Shear free and blotless cryo-TEM imaging: a new method for probing early evolution of nanostructures.

Cryogenic transmission electron microscopy (cryo-TEM) is a powerful method to image native state morphologies of nanoscale soft and hard objects suspended in solvents. Sample preparation is a critical step toward producing images at length and time scales of interest. We demonstrate a nearly shear-free sample thinning method which simultaneously allows imaging of evolving nanostructures at subsecond time scales. This device breaks the trade-off between high shear and short time scales typical in current cryo-TEM sample preparation methods. We demonstrate the low-shear feature of the new method by imaging wormlike micelles, showing an interconnected network, in contrast to the traditional sample preparation method which shows aligned micelles at similar time points.
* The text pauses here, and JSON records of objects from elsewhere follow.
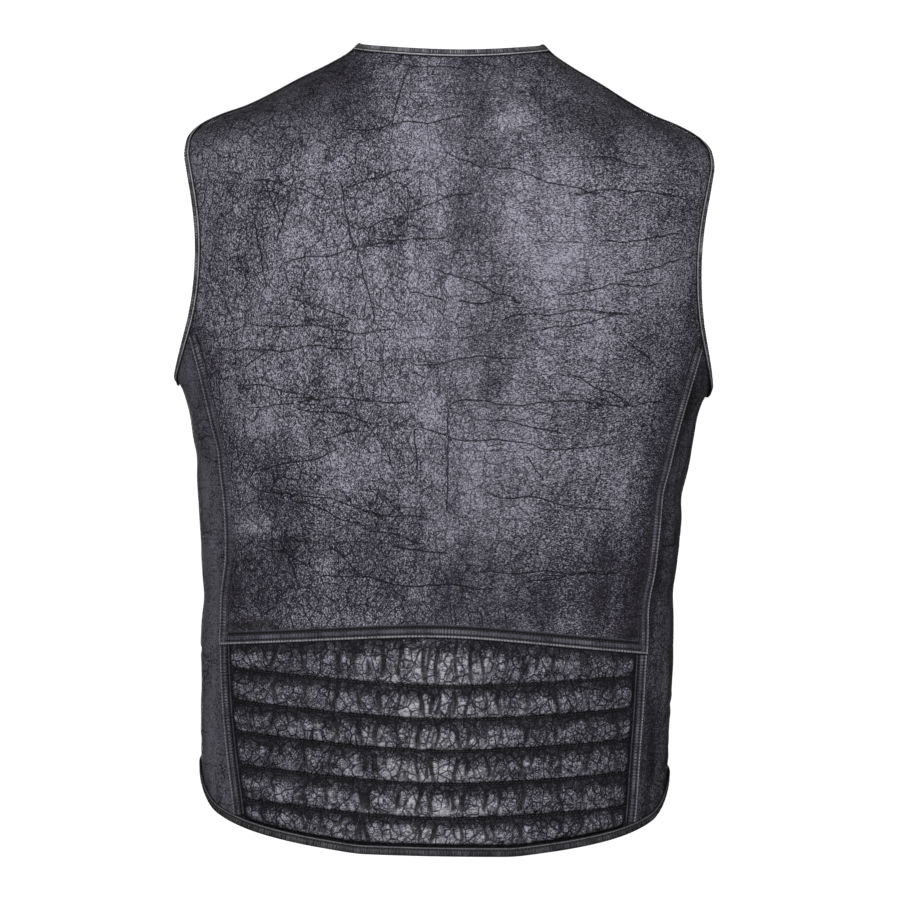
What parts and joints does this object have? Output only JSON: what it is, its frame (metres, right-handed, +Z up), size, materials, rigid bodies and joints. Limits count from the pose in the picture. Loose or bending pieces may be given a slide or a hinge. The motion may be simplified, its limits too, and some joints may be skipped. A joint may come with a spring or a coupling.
{
  "type": "leather vest",
  "caption": "Collarless sleeveless leather vest, filled out, with a ribbed padded lower back, bound edges and a snapped lapped front.",
  "frame": {"origin": "middle of the neck opening, level with the top of the neck binding at the shoulder seams, where the wearer holds it up", "axes": "+Z up, the front of the vest faces -Y and the back +Y, the wearer's left is +X"},
  "size_m": [0.458, 0.245, 0.6829],
  "materials": {
    "back_leather": "distressed charcoal with a worn, cloudy grain",
    "front_leather": "smoother and darker than the back",
    "binding_leather": "thin leather strip, gathered a little across",
    "stud_metal": "dark plated"
  },
  "bodies": {
    "root": {"back_panel": "back_leather", "lower_back_panel": "back_leather", "front_left": "front_leather", "front_right": "front_leather", "neck_binding": "binding_leather", "hem_binding": "binding_leather", "armhole_binding_left": "binding_leather", "armhole_binding_right": "binding_leather", "press_stud_1": "stud_metal", "press_stud_2": "stud_metal", "press_stud_3": "stud_metal", "press_stud_4": "stud_metal", "press_stud_5": "stud_metal"}
  },
  "joints": []
}
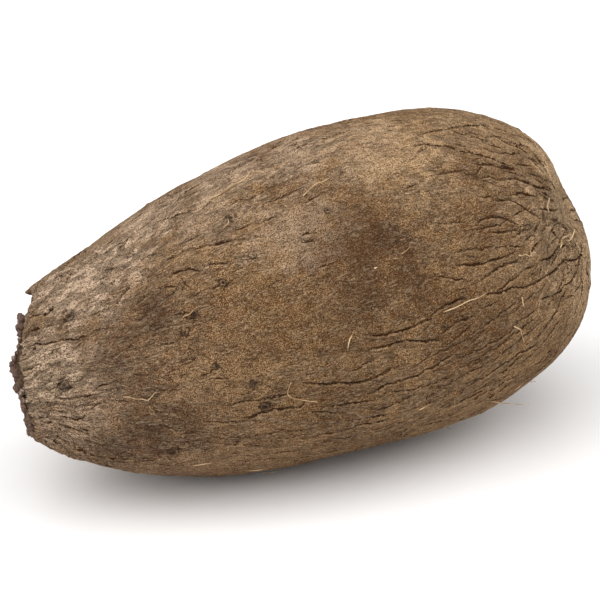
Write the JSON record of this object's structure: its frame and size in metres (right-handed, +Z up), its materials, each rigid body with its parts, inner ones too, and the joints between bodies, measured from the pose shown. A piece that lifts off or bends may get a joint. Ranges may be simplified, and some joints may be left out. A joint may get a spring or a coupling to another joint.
{
  "type": "yam",
  "caption": "Whole yam tuber, as picked: stout and barrel-shaped, with rough cracked bark-like skin, a torn stem scar and a puckered blunt end.",
  "frame": {"origin": "middle of the bounding box, on the surface that the yam lies on", "axes": "+X along the length, from the narrow stem end to the blunt end; +Z up"},
  "size_m": [0.229, 0.1228, 0.1268],
  "materials": {
    "skin": "dry, rough, cracked yam skin, like thin bark",
    "root_hair": "dry, pale root hair"
  },
  "bodies": {
    "root": {"yam": "skin"}
  },
  "joints": []
}
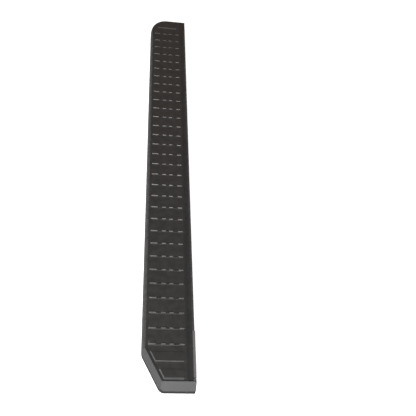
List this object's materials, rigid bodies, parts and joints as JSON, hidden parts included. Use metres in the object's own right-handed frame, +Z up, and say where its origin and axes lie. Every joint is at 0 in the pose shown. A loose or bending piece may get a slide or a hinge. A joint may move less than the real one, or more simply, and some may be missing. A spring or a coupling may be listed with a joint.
{
  "type": "running board",
  "caption": "Vehicle running board: extruded rail with a moulded ribbed tread, an angled and a rounded end cap, and sliding T-bolts for the brackets.",
  "frame": {"origin": "middle of the board's footprint, on the plane it rests on", "axes": "+Y along the board from the angled end to the rounded end, +X towards the vehicle, +Z up through the tread"},
  "size_m": [0.165, 1.876, 0.046],
  "materials": {
    "powder_coated_rail": "satin black powder coat",
    "moulded_tread": "fine-textured matte black",
    "moulded_cap": "fine-textured matte black",
    "zinc_plated_steel": "zinc plated",
    "black_nylon": "moulded black",
    "natural_nylon": "moulded, off-white",
    "foam_tape": "dark grey foam",
    "black_rubber": "matte black"
  },
  "bodies": {
    "board": {"main_rail": "powder_coated_rail", "tread_cover": "moulded_tread", "angled_end_cap": "moulded_cap", "rounded_end_cap": "moulded_cap", "angled_cap_screws": "zinc_plated_steel", "rounded_cap_screws": "zinc_plated_steel", "cover_clips": "black_nylon", "cover_tapes": "foam_tape", "channel_stops": "black_rubber"},
    "angled_outer_bolt": {"t_bolt_angled_outer": "zinc_plated_steel", "bolt_retainer_angled_outer": "natural_nylon"},
    "angled_inner_bolt": {"t_bolt_angled_inner": "zinc_plated_steel", "bolt_retainer_angled_inner": "natural_nylon"},
    "middle_outer_bolt": {"t_bolt_middle_outer": "zinc_plated_steel", "bolt_retainer_middle_outer": "natural_nylon"},
    "middle_inner_bolt": {"t_bolt_middle_inner": "zinc_plated_steel", "bolt_retainer_middle_inner": "natural_nylon"},
    "rounded_outer_bolt": {"t_bolt_rounded_outer": "zinc_plated_steel", "bolt_retainer_rounded_outer": "natural_nylon"},
    "rounded_inner_bolt": {"t_bolt_rounded_inner": "zinc_plated_steel", "bolt_retainer_rounded_inner": "natural_nylon"}
  },
  "joints": [
    {"name": "angled_outer_bolt_slide", "type": "slide", "parent": "board", "child": "angled_outer_bolt", "axis": [0, 1, 0], "range_m": [-0.25, 0.25]},
    {"name": "angled_inner_bolt_slide", "type": "slide", "parent": "board", "child": "angled_inner_bolt", "axis": [0, 1, 0], "range_m": [-0.25, 0.25]},
    {"name": "middle_outer_bolt_slide", "type": "slide", "parent": "board", "child": "middle_outer_bolt", "axis": [0, 1, 0], "range_m": [-0.25, 0.25]},
    {"name": "middle_inner_bolt_slide", "type": "slide", "parent": "board", "child": "middle_inner_bolt", "axis": [0, 1, 0], "range_m": [-0.25, 0.25]},
    {"name": "rounded_outer_bolt_slide", "type": "slide", "parent": "board", "child": "rounded_outer_bolt", "axis": [0, 1, 0], "range_m": [-0.25, 0.25]},
    {"name": "rounded_inner_bolt_slide", "type": "slide", "parent": "board", "child": "rounded_inner_bolt", "axis": [0, 1, 0], "range_m": [-0.25, 0.25]}
  ]
}
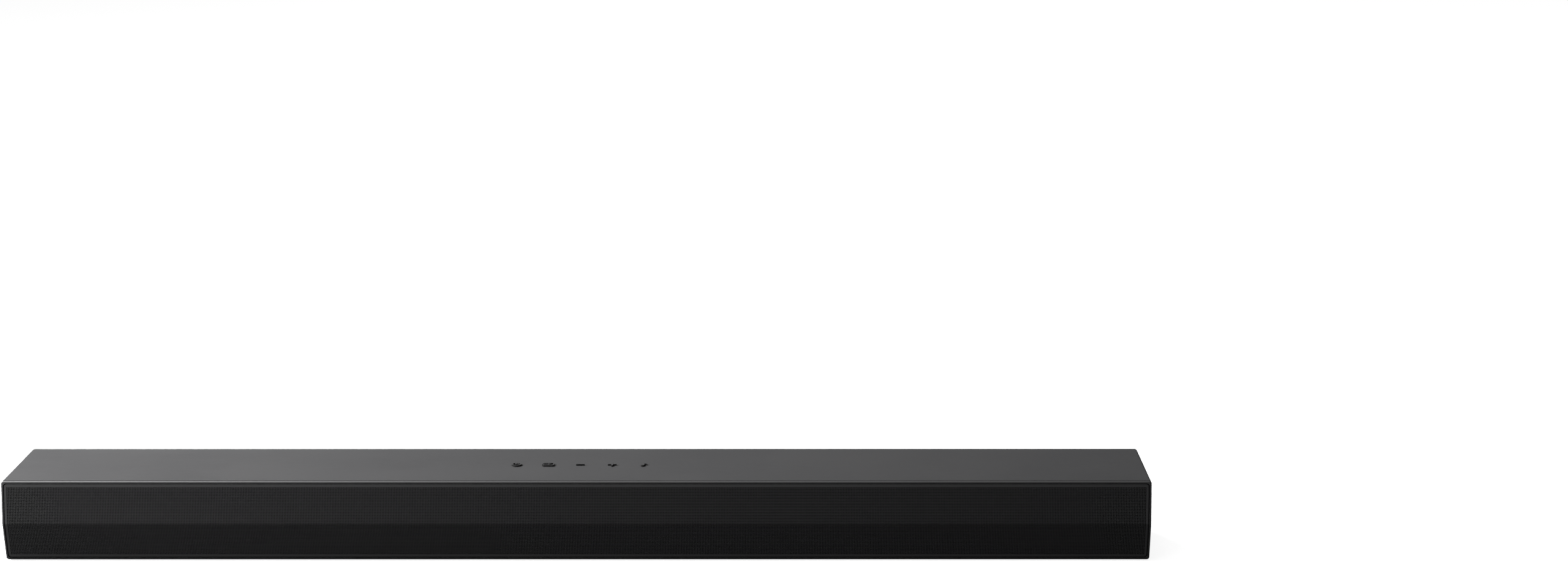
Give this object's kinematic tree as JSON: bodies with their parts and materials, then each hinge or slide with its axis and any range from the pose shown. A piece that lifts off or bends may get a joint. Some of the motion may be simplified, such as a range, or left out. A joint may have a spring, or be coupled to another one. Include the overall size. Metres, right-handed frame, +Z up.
{
  "type": "soundbar",
  "caption": "Long, low soundbar with a perforated folded front, symbol-shaped top keys, oval drivers in sealed chambers and a rear connector recess.",
  "frame": {"origin": "middle of the footprint, on the surface the feet stand on", "axes": "+X along the bar to its right end as seen from the front, -Y out of the grille towards the listener, +Z up"},
  "size_m": [0.85, 0.087, 0.0634],
  "materials": {
    "cabinet": "fine matt texture",
    "tray": "fine matt texture",
    "foot_rubber": "matt",
    "dark_steel": "black oxide",
    "insert_brass": "machined",
    "grille_metal": "fine matt powder coat, perforated",
    "cloth": "open weave",
    "inner_plastic": "moulded",
    "driver_frame": "moulded",
    "surround_rubber": "smooth",
    "cone_paper": "pressed fibre",
    "coil_copper": "enamelled copper",
    "spider_cloth": "resin-treated weave",
    "magnet": "sintered",
    "motor_steel": "zinc plated",
    "gasket_foam": "closed-cell foam",
    "keys": "fine matt texture",
    "plunger": "moulded",
    "switch": "moulded",
    "board": "solder resist",
    "led": "clear lens",
    "socket_plastic": "moulded",
    "socket_metal": "nickel plated",
    "chip": "moulded resin",
    "heat_sink": "extruded",
    "capacitor": "sleeve",
    "lead": "insulation"
  },
  "bodies": {
    "cabinet": {"top_cover": "cabinet", "base_tray": "tray", "rear_panel": "tray", "connector_bay": "tray", "rubber_feet": "foot_rubber", "case_screws": "dark_steel", "wall_inserts": "insert_brass", "front_grille": "grille_metal", "acoustic_cloth": "cloth", "grille_carrier": "inner_plastic", "baffle": "inner_plastic", "front_screws": "dark_steel", "left_chamber": "inner_plastic", "center_chamber": "inner_plastic", "right_chamber": "inner_plastic", "left_driver_frame": "driver_frame", "left_surround": "surround_rubber", "left_spider": "spider_cloth", "left_motor_steel": "motor_steel", "center_driver_frame": "driver_frame", "center_surround": "surround_rubber", "center_spider": "spider_cloth", "center_motor_steel": "motor_steel", "right_driver_frame": "driver_frame", "right_surround": "surround_rubber", "right_spider": "spider_cloth", "right_motor_steel": "motor_steel", "driver_gaskets": "gasket_foam", "driver_magnets": "magnet", "switch_bodies": "switch", "key_board": "board", "main_board": "board", "led_board": "board", "status_leds": "led", "board_screws": "dark_steel", "dc_socket": "socket_plastic", "optical_socket": "socket_plastic", "hdmi_socket": "socket_metal", "usb_socket": "socket_metal", "board_chips": "chip", "heat_sink": "heat_sink", "board_capacitors": "capacitor", "speaker_leads": "lead", "control_leads": "lead"},
    "key_power_body": {"key_power": "keys", "plunger_power": "plunger"},
    "key_input_body": {"key_input": "keys", "plunger_input": "plunger"},
    "key_volume_down_body": {"key_volume_down": "keys", "plunger_volume_down": "plunger"},
    "key_volume_up_body": {"key_volume_up": "keys", "plunger_volume_up": "plunger"},
    "key_pairing_body": {"key_pairing": "keys", "plunger_pairing": "plunger"},
    "left_moving_cone": {"left_cone": "cone_paper", "left_voice_coil": "coil_copper"},
    "center_moving_cone": {"center_cone": "cone_paper", "center_voice_coil": "coil_copper"},
    "right_moving_cone": {"right_cone": "cone_paper", "right_voice_coil": "coil_copper"}
  },
  "joints": [
    {"name": "press_power", "type": "slide", "parent": "cabinet", "child": "key_power_body", "axis": [0, 0, -1], "range_m": [0, 0.0005], "stiffness_N_per_m": 3000},
    {"name": "press_input", "type": "slide", "parent": "cabinet", "child": "key_input_body", "axis": [0, 0, -1], "range_m": [0, 0.0005], "stiffness_N_per_m": 3000},
    {"name": "press_volume_down", "type": "slide", "parent": "cabinet", "child": "key_volume_down_body", "axis": [0, 0, -1], "range_m": [0, 0.0005], "stiffness_N_per_m": 3000},
    {"name": "press_volume_up", "type": "slide", "parent": "cabinet", "child": "key_volume_up_body", "axis": [0, 0, -1], "range_m": [0, 0.0005], "stiffness_N_per_m": 3000},
    {"name": "press_pairing", "type": "slide", "parent": "cabinet", "child": "key_pairing_body", "axis": [0, 0, -1], "range_m": [0, 0.0005], "stiffness_N_per_m": 3000},
    {"name": "left_cone_travel", "type": "slide", "parent": "cabinet", "child": "left_moving_cone", "axis": [0, -1, 0], "range_m": [-0.002, 0.002], "stiffness_N_per_m": 1500, "deforming": ["left_surround", "left_spider"]},
    {"name": "center_cone_travel", "type": "slide", "parent": "cabinet", "child": "center_moving_cone", "axis": [0, -1, 0], "range_m": [-0.002, 0.002], "stiffness_N_per_m": 1500, "deforming": ["center_surround", "center_spider"]},
    {"name": "right_cone_travel", "type": "slide", "parent": "cabinet", "child": "right_moving_cone", "axis": [0, -1, 0], "range_m": [-0.002, 0.002], "stiffness_N_per_m": 1500, "deforming": ["right_surround", "right_spider"]}
  ]
}
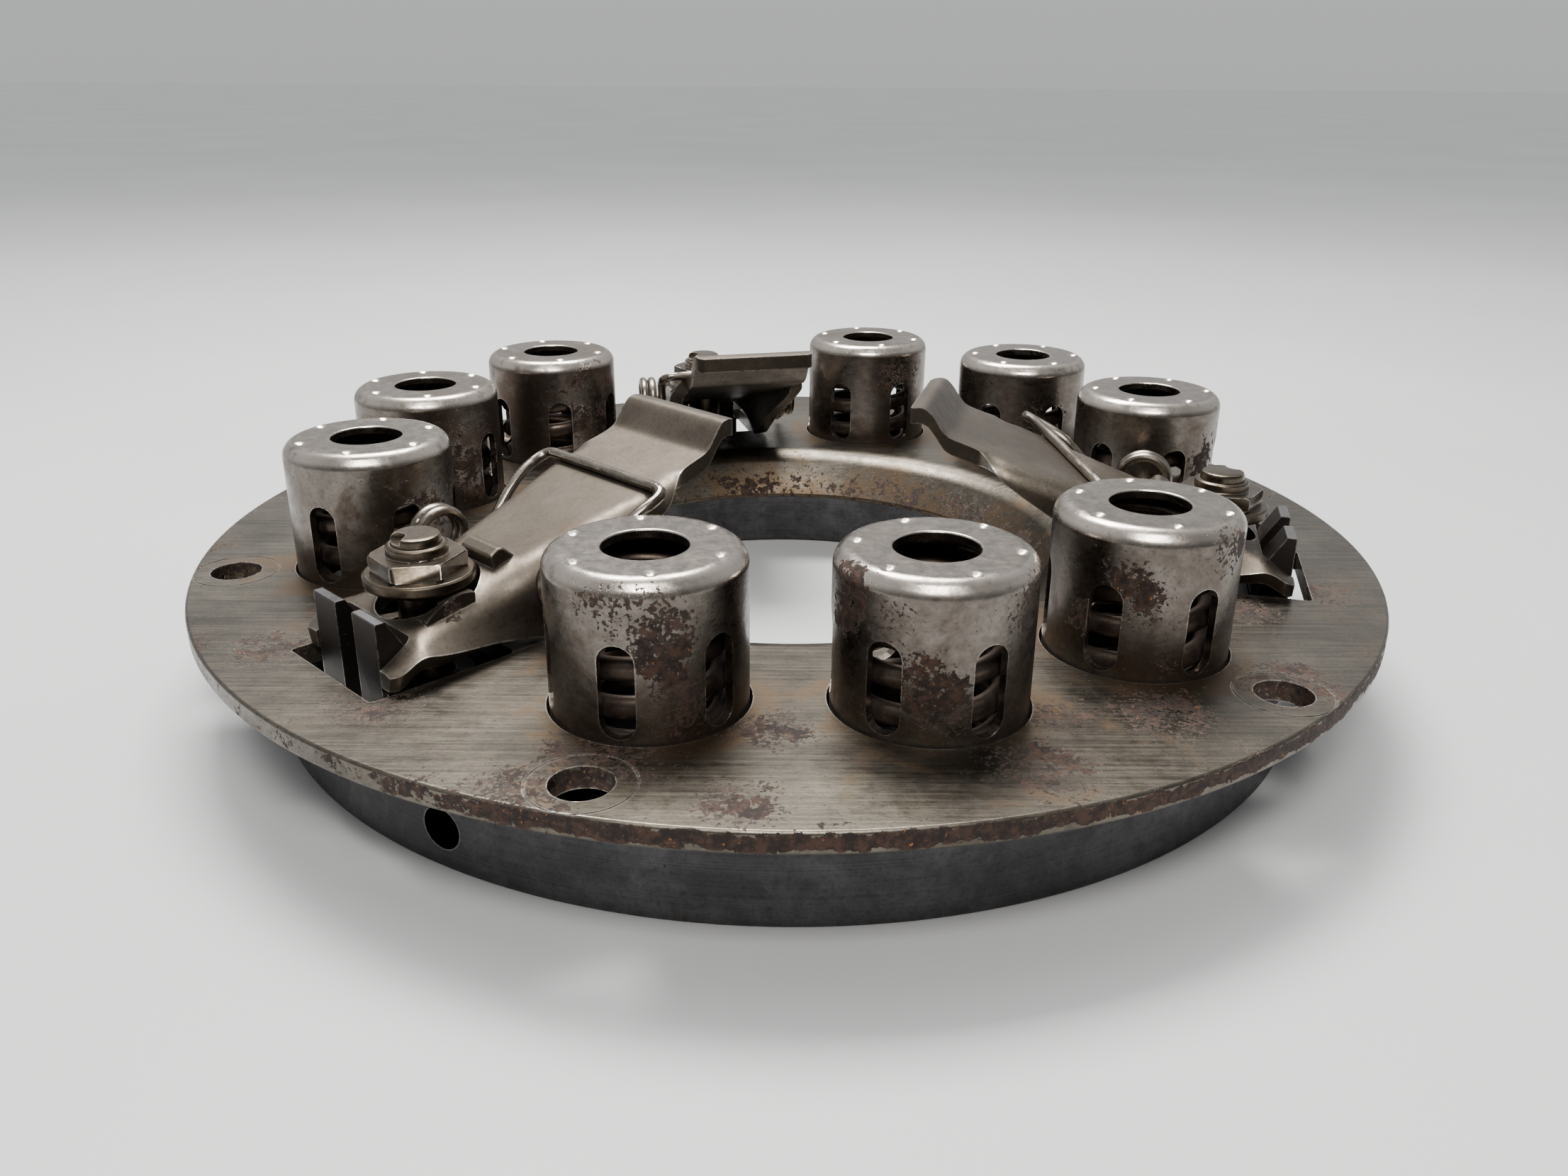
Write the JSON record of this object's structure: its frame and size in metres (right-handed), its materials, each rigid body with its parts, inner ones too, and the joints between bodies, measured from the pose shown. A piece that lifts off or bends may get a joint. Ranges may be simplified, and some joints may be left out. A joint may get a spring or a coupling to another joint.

The time resolution of this method is demonstrated by imaging morphologies of calcium carbonate (formed through the reaction of calcium chloride with sodium carbonate) at subsecond time scales, capturing its evolution from an amorphous to a crystalline state. The impact of hyperbranched polyglycerol additives on the amorphous to crystalline transition in calcium carbonate at short times is examined. Early images at low shear provide unique fundamental insights into mechanisms of nanostructure evolution, thus offering a new paradigm for research in materials sciences, soft matter, and biological sciences.